---------- Data lines

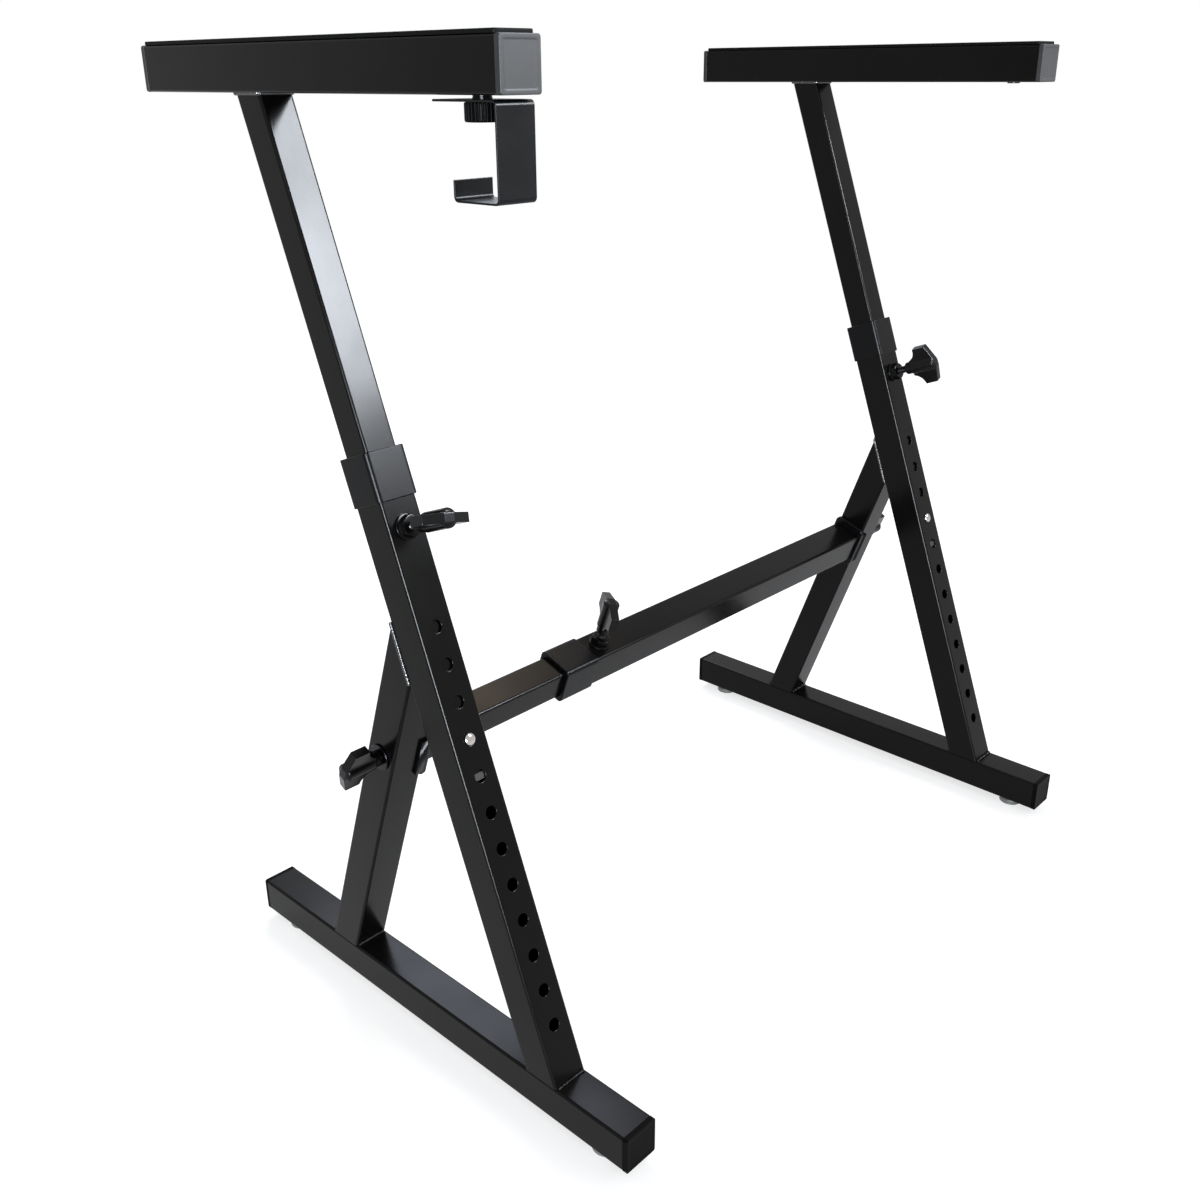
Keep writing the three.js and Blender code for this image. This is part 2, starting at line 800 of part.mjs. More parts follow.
function buildPost(side, leg) {
  const roof = block(2 * reachPastCut, 4 * reachPastCut, 2 * reachPastCut)
    .translate(0, 0, -pieceGap)
    .rotateX(legTilt)
    .translate(0, 0, postTop);
  const tube = squareTube(innerTubeSize, tubeRound, postTop + reachPastCut - postBottom)
    .translate(0, 0, postBottom);
  const depth = 2 * (tubeWall + slideClearance);
  const trimmed = cut(tube, roof, frontBore(buttonStation, holeRadius, depth));
  const button = outwardMount(buttonStation);
  button.add(piece(`${side}_snap_button`, snapButton(), chrome()));
  leg.add(
    piece(`${side}_post_tube`, join(trimmed, postBead()), powderCoat()),
    piece(`${side}_post_guide`, guidePlug().translate(0, 0, postBottom), plastic()),
    piece(`${side}_snap_spring`, snapSpring(), springSteel()),
    button,
  );
}

function armPad() {
  const width = tubeSize - 2 * padSideInset;
  const length = armFrontReach + armRearReach - 2 * capFlange;
  return loft([
    { outline: roundedOutline(width, length, tubeRound), height: 0 },
    { outline: roundedOutline(width, length, tubeRound), height: padThickness - padBevel },
    {
      outline: roundedOutline(width - 2 * padBevel, length - 2 * padBevel, tubeRound),
      height: padThickness,
    },
  ]).translate(0, capFlange + length / 2, tubeSize);
}

// Threaded insert, its flange under z = 0 and its body up through the wall
function armInsert() {
  return turned([
    [hookBoreRadius, -insertFlangeThickness],
    [insertFlangeRadius, -insertFlangeThickness],
    [insertFlangeRadius, 0],
    [insertBodyRadius, 0],
    [insertBodyRadius, insertLength],
    [hookBoreRadius, insertLength],
    [hookBoreRadius, -insertFlangeThickness],
  ]);
}

function buildArm(side, frame) {
  const length = armFrontReach + armRearReach;
  const arm = groupAt(0, armY - armFrontReach, deckHeight + armRise);
  const insertBore = rod(insertBodyRadius + pieceGap, tubeWall + 2 * cutOverrun)
    .translate(0, insertInset, -cutOverrun);
  arm.add(
    piece(`${side}_arm_tube`, cut(levelTube(length), insertBore), powderCoat()),
    ...endCaps(`${side}_arm`, length),
    piece(`${side}_arm_pad`, armPad(), rubber()),
    piece(`${side}_arm_insert`, armInsert().translate(0, insertInset, 0), blackZinc()),
  );
  frame.add(arm);
  return arm;
}

// Bent strap: top plate, front plate, lower lip and its upturned end
function hookStrap() {
  const topZ = -strapThickness / 2;
  const frontY = -strapFrontReach + strapThickness / 2;
  const lipZ = -strapDrop + strapThickness / 2;
  const lipY = frontY + strapLipReach;
  const corners = [
    new THREE.Vector2(strapRearReach, topZ),
    new THREE.Vector2(frontY, topZ),
    new THREE.Vector2(frontY, lipZ),
    new THREE.Vector2(lipY, lipZ),
    new THREE.Vector2(lipY, lipZ + strapLipRise),
  ];
  const sheet = bentSheet(roundedPath(corners, strapBendRadius), strapThickness, strapWidth);
  const bore = rod(hookBoreRadius, 2 * strapThickness).translate(0, 0, -1.5 * strapThickness);
  return cut(sheet, bore);
}

function hookSpacer() {
  return turned([
    [hookBoreRadius, -spacerHeight],
    [spacerRadius, -spacerHeight],
    [spacerWaistRadius, -spacerHeight / 2],
    [spacerRadius, 0],
    [hookBoreRadius, 0],
    [hookBoreRadius, -spacerHeight],
  ]);
}

function flutedOutline(radius) {
  const points = [];
  for (let step = 0; step < 2 * fluteCount; step += 1) {
    const angle = Math.PI * step / fluteCount;
    const reach = step % 2 ? radius - fluteDepth : radius;
    points.push(new THREE.Vector2(reach * Math.cos(angle), reach * Math.sin(angle)));
  }
  return points;
}

// Fluted thumb knob under z = 0, with a blind bore for its screw
function hookKnob() {
  const depth = hookKnobHeight;
  const body = loft([
    { outline: flutedOutline(hookKnobRadius - hookKnobBevel), height: -depth },
    { outline: flutedOutline(hookKnobRadius), height: hookKnobBevel - depth },
    { outline: flutedOutline(hookKnobRadius), height: -hookKnobBevel },
    { outline: flutedOutline(hookKnobRadius - hookKnobBevel), height: 0 },
  ]);
  const bore = rod(hookBoreRadius, depth).translate(0, 0, hookKnobBevel * 2 - depth);
  return cut(body, bore);
}

function buildHook(arm) {
  const spacerTop = -insertFlangeThickness;
  const strapTop = spacerTop - spacerHeight;
  const knobTop = strapTop - strapThickness - pieceGap;
  const screwFoot = knobTop - hookKnobHeight + 2 * hookKnobBevel + pieceGap;
  const hook = groupAt(0, insertInset, 0);
  hook.add(
    piece("hook_spacer", hookSpacer().translate(0, 0, spacerTop), powderCoat()),
    piece("hook_strap", hookStrap().translate(0, 0, strapTop), powderCoat()),
    piece("hook_thumb_knob", hookKnob().translate(0, 0, knobTop), plastic()),
    piece(
      "hook_screw",
      rod(hookScrewRadius, hookScrewRise - screwFoot).translate(0, 0, screwFoot),
      blackZinc(),
    ),
  );
  arm.add(hook);
}

// Moulded saddle between the crossbar's end and the brace. +X points into the
// stand, Z runs along the brace and x = 0 is the brace's middle.
function barSaddle(boreSize) {
  const width = tubeSize + 2 * (pieceGap + lipThickness);
  const braceFace = halfTube + pieceGap;
  const taperShare = 0.45;
  const base = loft([
    { outline: chamferedOutline(saddleLength, width, saddleChamfer), height: 0 },
    {
      outline: chamferedOutline(saddleLength, width, saddleChamfer),
      height: saddleThickness * taperShare,
    },
    {
      outline: chamferedOutline(
        saddleLength - 2 * saddleTaper,
        width - 2 * saddleTaper,
        saddleChamfer,
      ),
      height: saddleThickness,
    },
  ]).rotateY(Math.PI / 2);
  const plug = squareBar(boreSize - 2 * pieceGap, innerTubeRound, saddlePlugLength + pieceGap)
    .translate(0, 0, saddleThickness - pieceGap)
    .rotateY(Math.PI / 2);
  const lips = [1, -1].map((sideY) => (
    block(lipDepth + 2 * pieceGap, lipThickness, lipLength)
      .translate(
        pieceGap - lipDepth / 2,
        sideY * (halfTube + pieceGap + lipThickness / 2),
        -lipLength / 2,
      )
  ));
  const bore = rod(boltHoleRadius, 4 * saddlePlugLength)
    .translate(0, 0, -2 * saddlePlugLength)
    .rotateY(Math.PI / 2);
  return cut(join(base, plug, ...lips), bore).translate(braceFace, 0, 0);
}

function buildBarEnd(side, frame, boreSize) {
  const end = groupAt(0, barY, deckHeight + barRise);
  end.rotation.x = braceTilt;
  const facing = groupAt(0, 0, 0);
  facing.rotation.z = side === "left" ? 0 : Math.PI;
  const washerFoot = halfTube + pieceGap;
  const hubFoot = washerFoot + washerThickness + pieceGap;
  const screwEnd = halfTube + saddleThickness + saddlePlugLength - barScrewSetback;
  const outward = groupAt(0, 0, 0);
  outward.rotation.y = -Math.PI / 2;
  const knob = groupAt(0, 0, hubFoot);
  knob.rotation.z = THREE.MathUtils.degToRad(wingTurnDegrees[`${side}_bar`]);
  knob.add(piece(`${side}_bar_knob`, wingKnob(), plastic()));
  outward.add(
    piece(
      `${side}_bar_washer`,
      ring(boltHoleRadius, washerRadius, washerFoot, washerFoot + washerThickness),
      blackZinc(),
    ),
    piece(
      `${side}_bar_screw`,
      rod(screwRadius, screwEnd + hubFoot + studDepth - pieceGap).translate(0, 0, -screwEnd),
      blackZinc(),
    ),
    knob,
  );
  facing.add(piece(`${side}_bar_saddle`, barSaddle(boreSize), plastic()), outward);
  end.add(facing);
  frame.add(end);
}

function alongX(geometry, fromX) {
  return geometry.rotateY(Math.PI / 2).translate(fromX, 0, 0);
}

function buildCrossbar(stand) {
  const bar = groupAt(0, barY, deckHeight + barRise);
  bar.rotation.x = braceTilt;
  const collarFarX = barCollarX - barCollarLength;
  const outerStart = collarFarX + collarEnd + pieceGap;
  const widthKnobX = barCollarX + widthKnobOffset;
  const clampBore = rod(boltHoleRadius + pieceGap, tubeWall + slideClearance + cutOverrun)
    .translate(widthKnobX, 0, halfTube - tubeWall - slideClearance);
  const outerTube = alongX(squareTube(tubeSize, tubeRound, barEndX - outerStart), outerStart);
  const clamp = groupAt(widthKnobX, 0, halfTube);
  buildClamp(
    { nut: "width_nut", screw: "width_screw", knob: "width_knob" },
    clamp,
    widthKnobStandoff,
    wingTurnDegrees.width,
  );
  bar.add(
    piece(
      "crossbar_inner_tube",
      alongX(squareTube(innerTubeSize, tubeRound, innerBarEndX + barEndX), -barEndX),
      powderCoat(),
    ),
    piece("crossbar_outer_tube", cut(outerTube, clampBore), powderCoat()),
    piece(
      "crossbar_collar",
      alongX(collar(barCollarLength).rotateX(Math.PI), barCollarX),
      plastic(),
    ),
    piece(
      "crossbar_guide",
      alongX(guidePlug().rotateX(Math.PI), innerBarEndX),
      plastic(),
    ),
    clamp,
  );
  stand.add(bar);
}

function buildFrame(side, stand) {
  const frame = groupAt(side === "left" ? -frameSpacing / 2 : frameSpacing / 2, 0, 0);
  const leg = groupAt(0, legFootInset, deckHeight);
  leg.rotation.x = -legTilt;
  leg.updateMatrix();
  const brace = groupAt(0, braceFootY, deckHeight);
  brace.rotation.x = braceTilt;
  brace.updateMatrix();
  buildFoot(side, frame);
  buildLeg(side, leg, brace);
  buildPost(side, leg);
  buildBrace(side, brace, leg);
  const clamp = outwardMount(heightKnobStation);
  buildClamp(
    { nut: `${side}_height_nut`, screw: `${side}_height_screw`, knob: `${side}_height_knob` },
    clamp,
    heightKnobStandoff,
    wingTurnDegrees[`${side}_height`],
  );
  leg.add(clamp);
  frame.add(leg, brace);
  const boreSize = (side === "left" ? innerTubeSize : tubeSize) - 2 * tubeWall;
  buildBarEnd(side, frame, boreSize);
  const arm = buildArm(side, frame);
  if (side === "left") buildHook(arm);
  stand.add(frame);
}

const stand = groupAt(0, -standDepth / 2, 0);
buildFrame("left", stand);
buildFrame("right", stand);
buildCrossbar(stand);

export default stand;
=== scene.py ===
# %% [markdown]
# Keyboard stand with Z-shaped side frames
#
# Two side frames of square steel tube are joined by a crossbar that telescopes. A post slides in
# each front leg and carries a level arm with a rubber strip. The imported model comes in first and
# stays where it is: it fixes every place and size. This lesson then makes a finer surface for each
# piece that shows, and gives every piece its finish.

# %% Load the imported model
import math
import random

import bpy
from mathutils import Matrix, Vector


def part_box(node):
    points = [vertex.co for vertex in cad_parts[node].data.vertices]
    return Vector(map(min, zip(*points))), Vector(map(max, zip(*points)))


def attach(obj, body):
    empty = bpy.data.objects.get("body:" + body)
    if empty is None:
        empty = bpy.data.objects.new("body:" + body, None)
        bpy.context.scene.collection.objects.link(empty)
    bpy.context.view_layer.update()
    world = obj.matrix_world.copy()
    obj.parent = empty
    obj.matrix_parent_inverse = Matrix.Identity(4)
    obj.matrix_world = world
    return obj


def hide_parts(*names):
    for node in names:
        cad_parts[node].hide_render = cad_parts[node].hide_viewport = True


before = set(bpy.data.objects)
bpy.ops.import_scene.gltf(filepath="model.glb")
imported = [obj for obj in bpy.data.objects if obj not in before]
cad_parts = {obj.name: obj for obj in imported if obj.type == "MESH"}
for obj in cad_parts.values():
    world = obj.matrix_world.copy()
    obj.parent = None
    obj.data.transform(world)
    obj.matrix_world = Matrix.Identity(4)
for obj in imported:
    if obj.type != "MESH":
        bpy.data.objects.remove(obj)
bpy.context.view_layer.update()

# %% [markdown]
# The stand is cut from two sizes of square tube, so a few lengths give nearly every shape. They are
# written once, in millimetres times MM, because Blender works in metres.

# %% Sizes of the tubes and their tilt
MM = 0.001
TUBE = 35 * MM
INNER_TUBE = 30 * MM
WALL = 1.5 * MM
CORNER = 2.5 * MM
CORNER_STEPS = 6
LEG_TILT = math.radians(20.6)
BRACE_TILT = math.radians(19.6)
OVERRUN = 20 * MM
SLAB = 1.0
print(f"outer tube {TUBE / MM:.0f} mm, inner tube {INNER_TUBE / MM:.0f} mm")

# %% Places of the side frames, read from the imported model
LEG_FROM_CAP = 98.5 * MM
BRACE_BEHIND_LEG = 275.5 * MM
foot_low, foot_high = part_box("left_foot_tube")
arm_low, arm_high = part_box("left_arm_tube")
cap_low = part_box("left_foot_cap_front")[0]
DECK = foot_high.z
LEG_FOOT = cap_low.y + LEG_FROM_CAP
BRACE_FOOT = LEG_FOOT + BRACE_BEHIND_LEG
ARM_UNDERSIDE = arm_low.z
SIDES = {}
for side in ("left", "right"):
    low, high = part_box(f"{side}_foot_tube")
    SIDES[side] = (low.x + high.x) / 2
print(f"frames at x = {SIDES['left']:.3f} and {SIDES['right']:.3f}, deck at {DECK:.3f}")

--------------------

Retype, exactly and only, the lines running from the one with "obj.matrix_world = Matrix.Identity(4)" through the final line of the listing above.

    obj.matrix_world = Matrix.Identity(4)
for obj in imported:
    if obj.type != "MESH":
        bpy.data.objects.remove(obj)
bpy.context.view_layer.update()

# %% [markdown]
# The stand is cut from two sizes of square tube, so a few lengths give nearly every shape. They are
# written once, in millimetres times MM, because Blender works in metres.

# %% Sizes of the tubes and their tilt
MM = 0.001
TUBE = 35 * MM
INNER_TUBE = 30 * MM
WALL = 1.5 * MM
CORNER = 2.5 * MM
CORNER_STEPS = 6
LEG_TILT = math.radians(20.6)
BRACE_TILT = math.radians(19.6)
OVERRUN = 20 * MM
SLAB = 1.0
print(f"outer tube {TUBE / MM:.0f} mm, inner tube {INNER_TUBE / MM:.0f} mm")

# %% Places of the side frames, read from the imported model
LEG_FROM_CAP = 98.5 * MM
BRACE_BEHIND_LEG = 275.5 * MM
foot_low, foot_high = part_box("left_foot_tube")
arm_low, arm_high = part_box("left_arm_tube")
cap_low = part_box("left_foot_cap_front")[0]
DECK = foot_high.z
LEG_FOOT = cap_low.y + LEG_FROM_CAP
BRACE_FOOT = LEG_FOOT + BRACE_BEHIND_LEG
ARM_UNDERSIDE = arm_low.z
SIDES = {}
for side in ("left", "right"):
    low, high = part_box(f"{side}_foot_tube")
    SIDES[side] = (low.x + high.x) / 2
print(f"frames at x = {SIDES['left']:.3f} and {SIDES['right']:.3f}, deck at {DECK:.3f}")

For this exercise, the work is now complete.